Que « Mensonge, démagogie, acte suicidaire » sont les propos tenus dans ce tract par la liste « Continuons ensemble pour Puget » ainsi que d’autres propos auxquels il nous aura été impossible de répondre démocratiquement en ce dernier jour de campagne électorale,

Que le lundi 29 juin, Madame Catherine Altare, félicitait les élus des listes adverses et ne doutait pas que nous pourrions travailler ensemble : fustigés le vendredi 26 juin, invités à travailler ensemble le lundi 29,

Attachée au respect des lois en général, des règles qui régissent les campagnes électorales en particulier et ayant un doute sur la légalité de cette action (articles L.48-2 et L.49 du code électoral), j’ai demandé à Maître Didier Hollet, Avocat au barreau de Toulon, de déposer en mon nom un recours auprès du Tribunal Administratif de Toulon afin de laisser à l’appréciation du juge la légalité de cette manœuvre au dernier jour de la campagne électorale.
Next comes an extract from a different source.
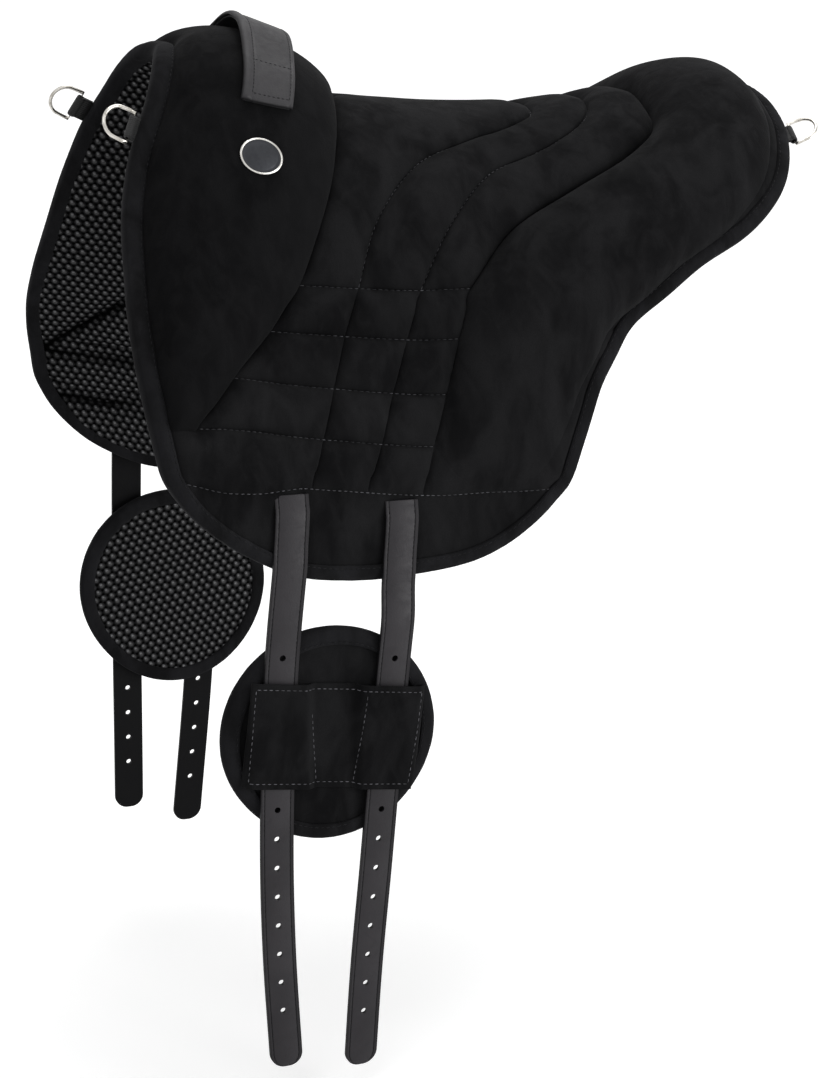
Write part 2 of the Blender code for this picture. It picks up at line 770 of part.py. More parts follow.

Le recours a été déposé le vendredi 3 juillet.

Dans l’article Var-matin du dimanche 5 juillet consacré à l’installation du conseil municipal, Madame le Maire, dans son interview, s’inquiétait du taux de participation anormalement bas et espérait que « la désaffection des bureaux de vote soit liée à la seule conjoncture et ne traduise pas un désintérêt pour les affaires municipales ».
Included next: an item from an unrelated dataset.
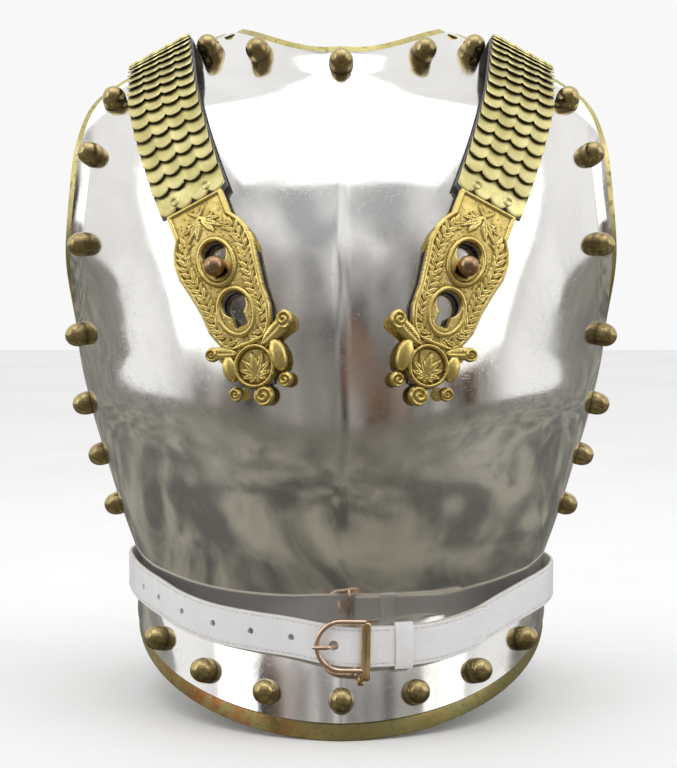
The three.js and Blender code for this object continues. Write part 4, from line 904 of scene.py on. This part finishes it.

C’est en ne laissant plus passer sous silence ces pratiques que les valeurs de la République et la démocratie ne seront plus bafouées et que les citoyens retrouveront la motivation pour se rendre aux urnes et la confiance en leurs élus.

Quant aux félicitations, je les aurais adressées sans aucune difficulté à Madame le Maire si elle avait mené une campagne loyale jusqu’au bout mais cela n’a pas été le cas.